Given information

════════════════

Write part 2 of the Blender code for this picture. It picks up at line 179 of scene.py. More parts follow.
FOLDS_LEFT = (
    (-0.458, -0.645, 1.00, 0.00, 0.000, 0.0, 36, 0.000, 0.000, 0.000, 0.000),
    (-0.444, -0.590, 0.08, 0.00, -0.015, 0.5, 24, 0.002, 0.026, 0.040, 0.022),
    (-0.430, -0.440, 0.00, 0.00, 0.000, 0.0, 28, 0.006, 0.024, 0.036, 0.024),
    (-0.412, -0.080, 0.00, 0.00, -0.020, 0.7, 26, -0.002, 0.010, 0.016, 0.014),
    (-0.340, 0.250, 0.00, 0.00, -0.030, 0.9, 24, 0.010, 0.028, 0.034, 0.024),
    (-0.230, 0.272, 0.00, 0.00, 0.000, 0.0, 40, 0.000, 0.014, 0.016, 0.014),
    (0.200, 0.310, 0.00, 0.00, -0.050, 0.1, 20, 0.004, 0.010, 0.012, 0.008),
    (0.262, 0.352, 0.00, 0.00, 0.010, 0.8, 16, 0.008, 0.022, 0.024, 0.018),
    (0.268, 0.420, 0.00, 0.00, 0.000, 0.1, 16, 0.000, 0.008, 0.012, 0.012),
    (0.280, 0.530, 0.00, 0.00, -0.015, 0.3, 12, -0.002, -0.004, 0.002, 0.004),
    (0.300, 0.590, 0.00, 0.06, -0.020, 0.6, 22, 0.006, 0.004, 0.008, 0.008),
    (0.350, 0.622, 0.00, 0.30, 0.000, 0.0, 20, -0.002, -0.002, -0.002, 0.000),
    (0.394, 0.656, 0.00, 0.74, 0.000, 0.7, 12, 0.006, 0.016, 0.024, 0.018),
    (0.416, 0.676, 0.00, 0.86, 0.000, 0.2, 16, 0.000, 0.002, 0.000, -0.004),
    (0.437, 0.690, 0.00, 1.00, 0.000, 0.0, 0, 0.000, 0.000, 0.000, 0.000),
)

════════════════

Task directions
Word for word, quote all of the data above.

The answer
Write part 2 of the Blender code for this picture. It picks up at line 179 of scene.py. More parts follow.
FOLDS_LEFT = (
    (-0.458, -0.645, 1.00, 0.00, 0.000, 0.0, 36, 0.000, 0.000, 0.000, 0.000),
    (-0.444, -0.590, 0.08, 0.00, -0.015, 0.5, 24, 0.002, 0.026, 0.040, 0.022),
    (-0.430, -0.440, 0.00, 0.00, 0.000, 0.0, 28, 0.006, 0.024, 0.036, 0.024),
    (-0.412, -0.080, 0.00, 0.00, -0.020, 0.7, 26, -0.002, 0.010, 0.016, 0.014),
    (-0.340, 0.250, 0.00, 0.00, -0.030, 0.9, 24, 0.010, 0.028, 0.034, 0.024),
    (-0.230, 0.272, 0.00, 0.00, 0.000, 0.0, 40, 0.000, 0.014, 0.016, 0.014),
    (0.200, 0.310, 0.00, 0.00, -0.050, 0.1, 20, 0.004, 0.010, 0.012, 0.008),
    (0.262, 0.352, 0.00, 0.00, 0.010, 0.8, 16, 0.008, 0.022, 0.024, 0.018),
    (0.268, 0.420, 0.00, 0.00, 0.000, 0.1, 16, 0.000, 0.008, 0.012, 0.012),
    (0.280, 0.530, 0.00, 0.00, -0.015, 0.3, 12, -0.002, -0.004, 0.002, 0.004),
    (0.300, 0.590, 0.00, 0.06, -0.020, 0.6, 22, 0.006, 0.004, 0.008, 0.008),
    (0.350, 0.622, 0.00, 0.30, 0.000, 0.0, 20, -0.002, -0.002, -0.002, 0.000),
    (0.394, 0.656, 0.00, 0.74, 0.000, 0.7, 12, 0.006, 0.016, 0.024, 0.018),
    (0.416, 0.676, 0.00, 0.86, 0.000, 0.2, 16, 0.000, 0.002, 0.000, -0.004),
    (0.437, 0.690, 0.00, 1.00, 0.000, 0.0, 0, 0.000, 0.000, 0.000, 0.000),
)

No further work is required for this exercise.